• **Data**
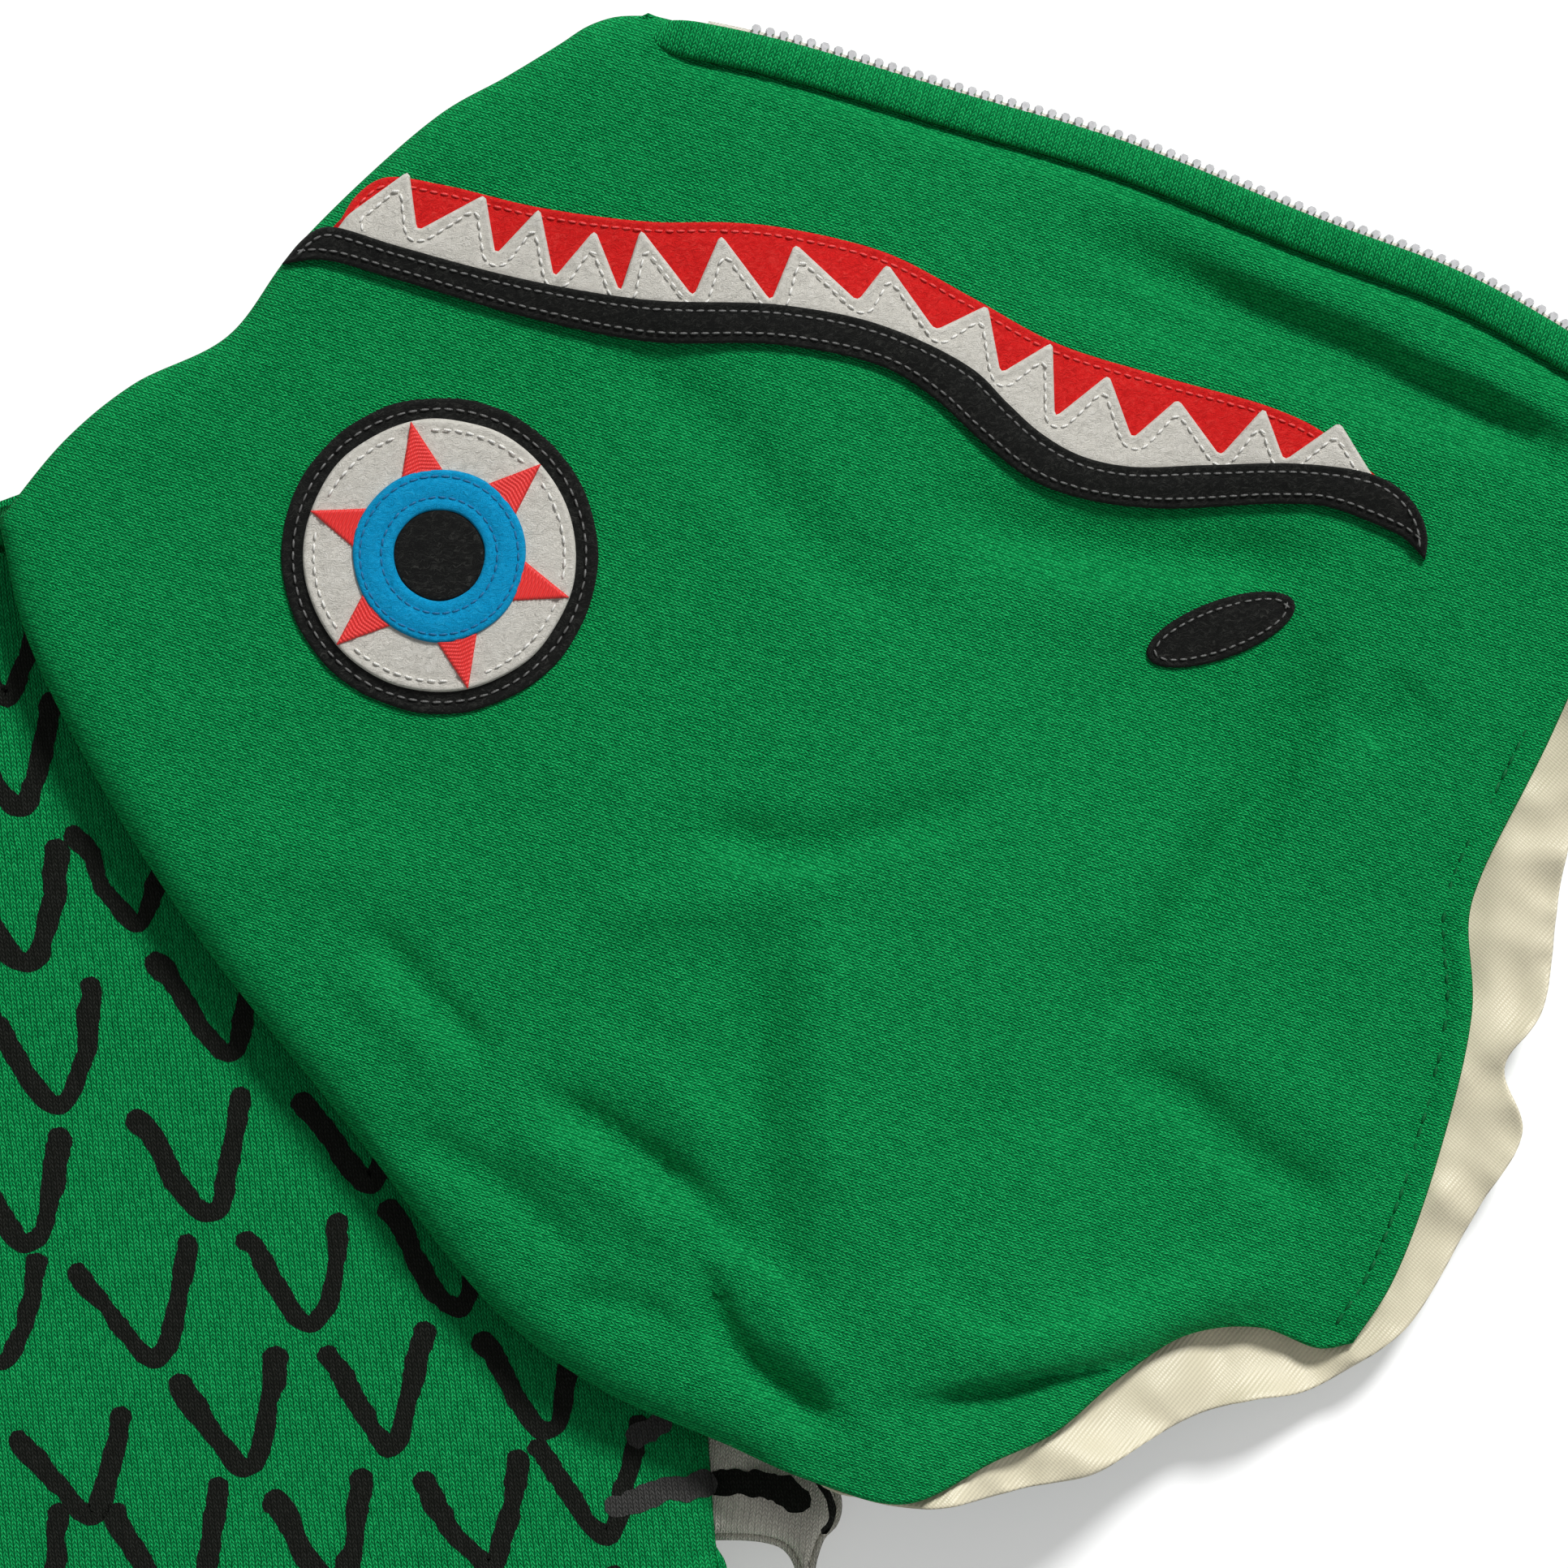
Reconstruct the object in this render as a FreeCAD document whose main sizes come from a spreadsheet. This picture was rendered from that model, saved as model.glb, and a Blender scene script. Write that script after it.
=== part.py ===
"""A child's full-zip creature hoodie, folded flat: front up, sleeves behind, hood laid over to the side.

Millimetres, +Z up from the surface it lies on, +Y towards the neck, +X towards the side the hood lies on.
The origin is under the middle of the folded garment. Every knit, felt, satin and tape piece is a
closed solid.
"""
import FreeCAD, Part
import Sketcher
import math
import os

Vector = FreeCAD.Vector

SIZES = {
    # torso, measured from the centre front line and from the high point of the shoulder
    "chest_half": 165.0,
    "hem_half": 160.0,
    "neck_half": 62.0,
    "shoulder_half": 140.0,
    "shoulder_drop": 36.0,
    "armpit_drop": 150.0,
    "side_seam_drop": 168.0,
    "front_neck_drop": 54.0,
    "back_neck_drop": 12.0,
    "panel_length": 395.0,
    "hem_length": 45.0,
    "collar_height": 40.0,
    "collar_flare": 6.0,
    "lining_inset": 3.0,
    "knit_thickness": 1.5,
    "torso_cavity": 8.0,
    # sleeves and cuffs, folded behind the back panel
    "sleeve_length": 375.0,
    "sleeve_fold_out": 17.5,
    "sleeve_height": 7.0,
    "sleeve_wall": 1.2,
    "cuff_length": 50.0,
    "cuff_width": 76.0,
    "cuff_centre": 90.0,
    "layer_gap": 0.3,
    # pockets
    "pocket_cavity": 4.8,
    "pocket_wall": 1.2,
    "pocket_top": 105.0,
    "pocket_side": 50.0,
    "pocket_inner": 20.0,
    "pocket_shoulder": 75.0,
    "pocket_outer": 132.0,
    # zip
    "tooth_pitch": 2.2,
    "tooth_width": 1.2,
    "tooth_reach": 1.6,
    "tooth_height": 2.6,
    "bead_width": 0.8,
    "chain_gap": 1.0,
    "tape_thickness": 0.8,
    "tape_width": 13.0,
    "panel_to_centre": 10.0,
    "stop_length": 2.4,
    "retainer_length": 8.0,
    "retainer_width": 7.0,
    "retainer_height": 3.4,
    "pin_width": 1.4,
    "pin_height": 1.6,
    "pin_clearance": 0.2,
    "slider_width": 9.0,
    "slider_length": 9.0,
    "slider_plate": 1.0,
    "slider_clearance": 0.35,
    "wedge_width": 0.5,
    "wedge_length": 2.5,
    "bridge_width": 2.2,
    "bridge_gap": 4.0,
    "bridge_post": 1.0,
    "bridge_rise": 2.4,
    "bridge_top": 0.9,
    "pull_axis_rise": 1.3,
    "pull_length": 33.0,
    "pull_width": 8.0,
    "pull_thickness": 1.2,
    "pull_window": 3.4,
    "pull_window_length": 5.4,
    "pull_hole_radius": 2.0,
    "pull_hole_inset": 5.0,
    # hood, laid on its side
    "hood_across": 188.0,
    "hood_below_neck": 55.0,
    "hood_turn": 7.0,
    "hood_stretch": 1.0,
    "hood_cavity": 6.0,
    "lining_thickness": 0.5,
    "felt_thickness": 1.0,
    "hood_wall": 1.5,
    "hood_bend_start": 190.0,
    "hood_bend_run": 62.0,
    "hood_floor_gap": 0.3,
    "welt_width": 5.5,
    "lining_clearance": 0.4,
    "hood_tape_thickness": 0.7,
    "hood_tooth_height": 2.2,
    # face pieces
    "eye_rim_radius": 23.2,
    "eye_white_radius": 20.0,
    "eye_iris_radius": 12.7,
    "eye_pupil_radius": 6.6,
    "star_tip_radius": 19.6,
    "star_half_width": 3.1,
    "star_thickness": 0.5,
    "pupil_thickness": 0.8,
    "nostril_long": 11.7,
    "nostril_short": 4.3,
    "nostril_tilt": 20.0,
}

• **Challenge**
Reproduce verbatim only this range: the first line of the material through the line that contains "to the side.", inclusive.

• **Problem solution**
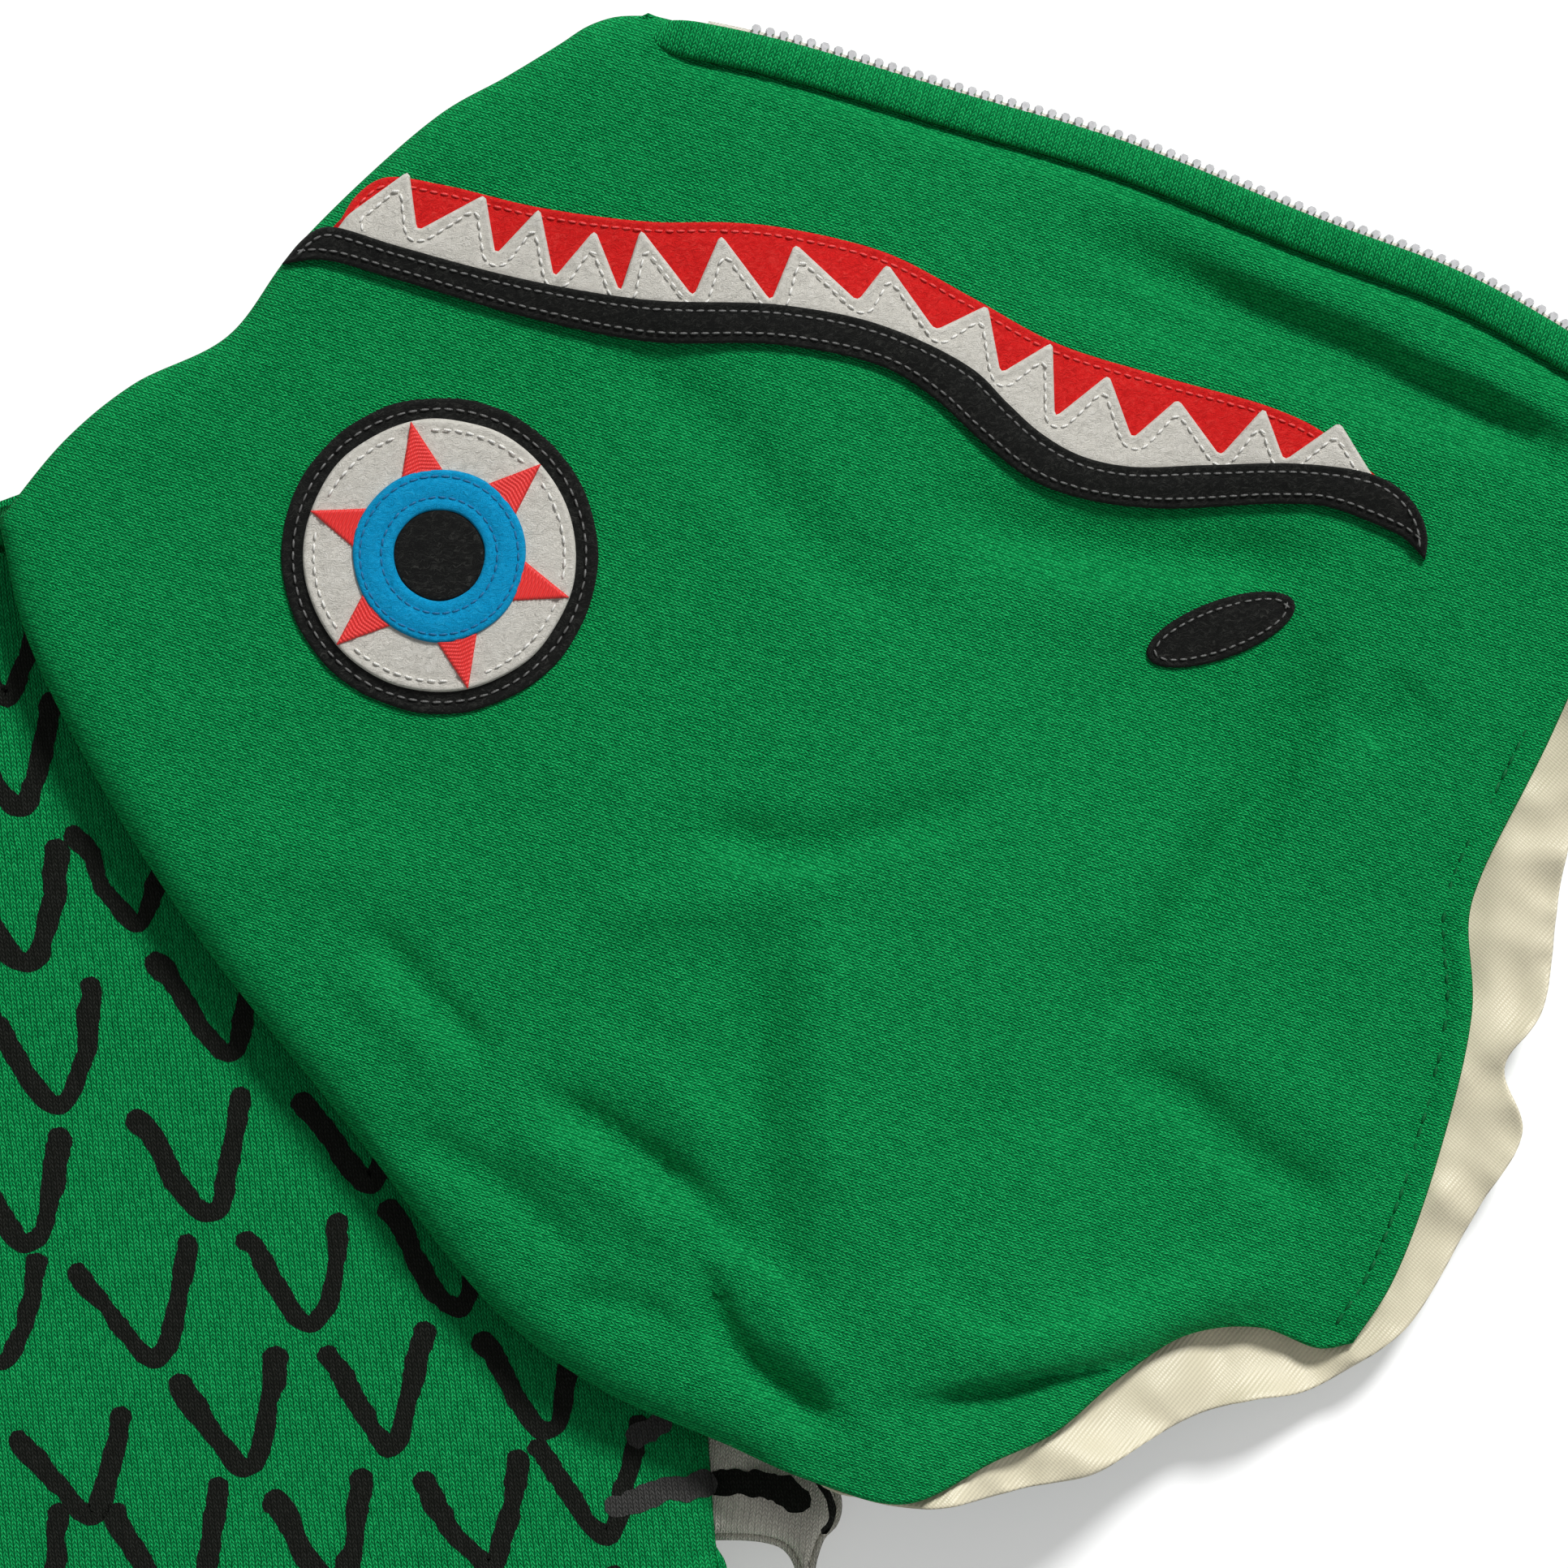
Reconstruct the object in this render as a FreeCAD document whose main sizes come from a spreadsheet. This picture was rendered from that model, saved as model.glb, and a Blender scene script. Write that script after it.
=== part.py ===
"""A child's full-zip creature hoodie, folded flat: front up, sleeves behind, hood laid over to the side.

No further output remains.